Bereits nach dem Eröffnungsviertel gibt auch die Handlung, etwa durch seltsame Traum-/Flashback-Sequenzen, vermehrt Hinweise auf ein unter der blitzeblank-bunten Oberfläche liegendes Mysterium. Was es aber genau ist, das hier geschieht, behält der Film lange für sich. Tatsächlich findet sich darin eine der großen Stärken des zweiten abendfüllenden Werks von Olivia Wilde (BOOKSMART): Es lässt uns wissen, dass unter der harmonischen Fassade etwas überaus Düsteres lauert, hält uns über den wahren Charakter der Bedrohung jedoch unbarmherzig im Unklaren, was sowohl verunsichert als auch zum Rätseln einlädt und damit zum kontinuierlich wachsenden Interesse am Ausgang der Story führt.

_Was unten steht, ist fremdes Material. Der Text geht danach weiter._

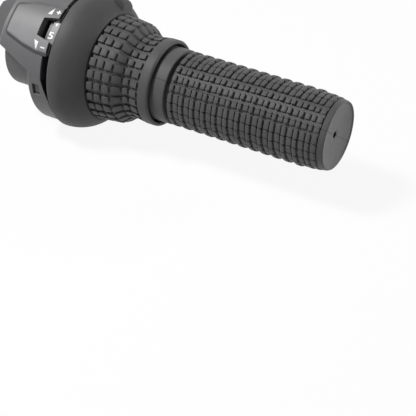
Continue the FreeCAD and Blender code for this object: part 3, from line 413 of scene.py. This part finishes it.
def tone_in(tree, colour, vector, tone, x=None, r=None, side=None):
    """A colour multiplied by a tone in an area: along the bar, around it and across the hood, in millimetres.

    Each limit gives where the tone starts and from where on it is full. The side is measured from the hood's
    middle plane, and grows towards the top.
    """
    inputs = {"Vector": vector, "Direction": on_bar(0, 1 / MM, HOOD_ANGLE + 90)}
    for label, limit in (("X", x), ("Radius", r), ("Side", side)):
        if limit:
            inputs[label + " Start"], inputs[label + " End"] = (place * MM for place in limit)
    mask = place_effect(tree, place_mask, inputs)
    return multiplied(tree, colour, mask.outputs["Mask"], tone)


# Finishes

PATCH_TONES = (0.88, 1.12)  # darkest and palest patches of a surface, as shares of its colour
GLOSS_SPREAD = 0.06  # how far the grain changes a surface's roughness
SEAM_HEIGHT = 3.0  # height of a parting line, in depths of the grain
SEAM_TONE = 0.35
SEAM_ANGLE = 38.0  # where the half grip's parting line runs


def surface(name, colour, roughness, fine=2500.0, depth=0.02, edge=0.3, wear=0.25, metallic=0.0, lighter=1.5,
            stretch=(1, 1, 1), seam=None, sheen=0.5, areas=()):
    """A moulded or turned surface: grain, patches of tone and gloss, rounded edges lightened as wear and as a
    painted highlight, areas that are darker or lighter, most of them painted shade and light, and a parting
    line if asked. Depth and edge are in millimetres."""
    material = bpy.data.materials.get(name)
    if material:
        return material
    material = bpy.data.materials.new(name)
    material.use_nodes = True
    tree = material.node_tree
    place = add(tree, "TexCoord", {}).outputs["Object"]
    stretched = add(tree, "Mapping", {"Vector": place, "Scale": stretch})
    grain = place_effect(tree, mould_grain, {"Vector": stretched.outputs["Vector"], "Fine Scale": fine})
    edges = place_effect(tree, worn_edges, {"Vector": place, "Radius": edge * MM})

    dark, pale, worn_and_lit = ([*(min(1.0, c * share) for c in colour), 1.0] for share in (*PATCH_TONES, lighter))
    patchy = mixed(tree, grain.outputs["Patches"], dark, pale)
    amount = add(tree, "Math", {0: edges.outputs["Wear"], 1: wear}, operation="MULTIPLY")
    shown = mixed(tree, amount.outputs["Value"], patchy, worn_and_lit)
    for area in areas:
        shown = tone_in(tree, shown, place, **area)
    gloss = add(tree, "MapRange", {"Value": grain.outputs["Fine"], "To Min": roughness - GLOSS_SPREAD,
                                   "To Max": roughness + GLOSS_SPREAD})

    height = grain.outputs["Height"]
    if seam is not None:
        across = on_bar(0, 1 / MM, seam + 90)
        line = place_effect(tree, parting_line, {"Vector": place, "Across": across}).outputs["Line"]
        raised = add(tree, "Math", {0: line, 1: SEAM_HEIGHT, 2: height}, operation="MULTIPLY_ADD")
        height = raised.outputs["Value"]
        shown = multiplied(tree, shown, line, SEAM_TONE)
    bump = add(tree, "Bump", {"Strength": 1.0, "Distance": depth * MM, "Height": height,
                              "Normal": edges.outputs["Normal"]})
    feed(tree, tree.nodes["Principled BSDF"], {
        "Base Color": shown,
        "Metallic": metallic,
        "Roughness": gloss.outputs["Result"],
        "Specular IOR Level": sheen,
        "Normal": bump.outputs["Normal"],
    })
    return material


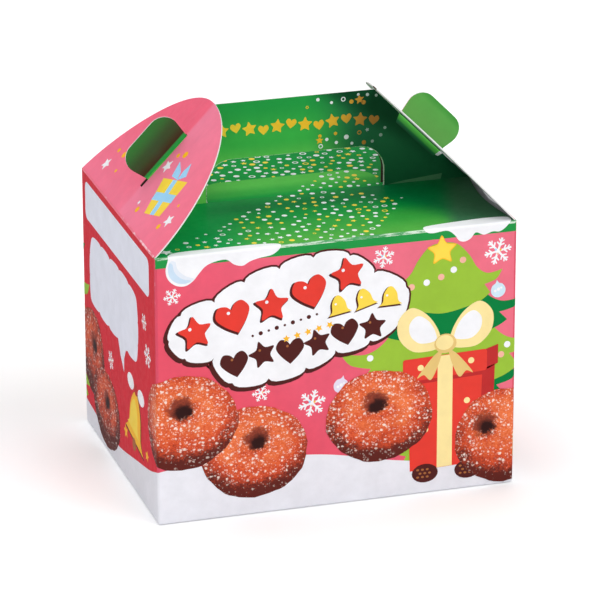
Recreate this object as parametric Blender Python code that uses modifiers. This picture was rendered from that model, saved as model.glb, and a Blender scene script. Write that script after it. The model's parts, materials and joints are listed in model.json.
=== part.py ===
# Closed carry carton folded from one sheet of printed paperboard: a box body, a side flap
# leaning in from each side wall, and an upright handle whose tabs pass through the flaps.
# X runs along the front wall, Y to the back, Z up. The origin is the middle of the base.

import math

import bmesh
import bpy
from mathutils import Matrix, Vector

# Driving sizes, in metres
WIDTH = 0.140
DEPTH = 0.1082
WALL_HEIGHT = 0.1058
BOARD = 0.0005
FOLD_RADIUS = 0.0008

# Side flaps: a leaf outline on a gentle ridge, hinged along the top of each side wall
FLAP_REACH = 0.0547
FLAP_HALF_WIDTH = 0.0532
FLAP_TIP_POWER = 1.65
FLAP_LEAN_MIDDLE = math.radians(44.2)
FLAP_LEAN_GAIN = math.radians(2.5)
FLAP_RIDGE_SCALE = 0.040
FLAP_RIDGE_SOFTNESS = 0.15
FLAP_COLUMNS = 28
FLAP_INSET = 0.00005

# Handle: two upright boards that meet at the top, cut along the slope of the flaps
HANDLE_TOP = 0.1445
HANDLE_FLAP_GAP = 0.0009
HANDLE_ROOT = 0.001
REAR_FOOT = 0.0030
REAR_TOP = 0.00005

# Hand hole in both boards, and the tongue cut from it, which lies back over the top
HOLE_HALF_WIDTH = 0.0350
HOLE_TOP = 0.1222
HOLE_CORNER = 0.0098
TONGUE_HALF_WIDTH = 0.0346
TONGUE_LENGTH = 0.0169
TONGUE_TILT = math.radians(4.5)
TONGUE_ROOT = 0.0015

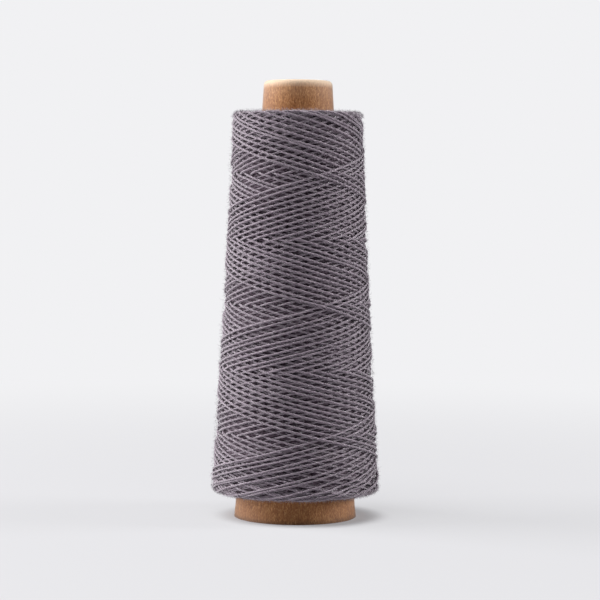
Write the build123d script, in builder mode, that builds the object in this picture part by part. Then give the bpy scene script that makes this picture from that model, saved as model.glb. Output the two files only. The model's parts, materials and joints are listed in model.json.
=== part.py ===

Leider kann das jedoch nicht darüber hinwegtäuschen, dass der Film zum einen ein gutes Maß an Straffung vertragen hätte – der schöne Schein wird in mehreren Sequenzen schlicht zu lange zelebriert, ohne dass dabei die Handlung vorangetrieben würde. Zum anderen, und das ist deutlich enttäuschender, ist ebenjener Ausgang, die Auflösung des so gekonnt etablierten Mysteriums, so überraschend wie unstimmig plump gehalten.

Im Resultat wirkt DON’T WORRY DARLING daher wie nicht ganz bis zu Ende gedacht; so als hätten Wilde und ihre Drehbuchautor:innen sich mehr in das Setting, die Gestaltung und die Aussage ihres Films verliebt als in seine Story – um nicht zu sagen, dass die Story vielleicht vornehmlich als Vehikel für Schauwerte und Denkanstöße dient.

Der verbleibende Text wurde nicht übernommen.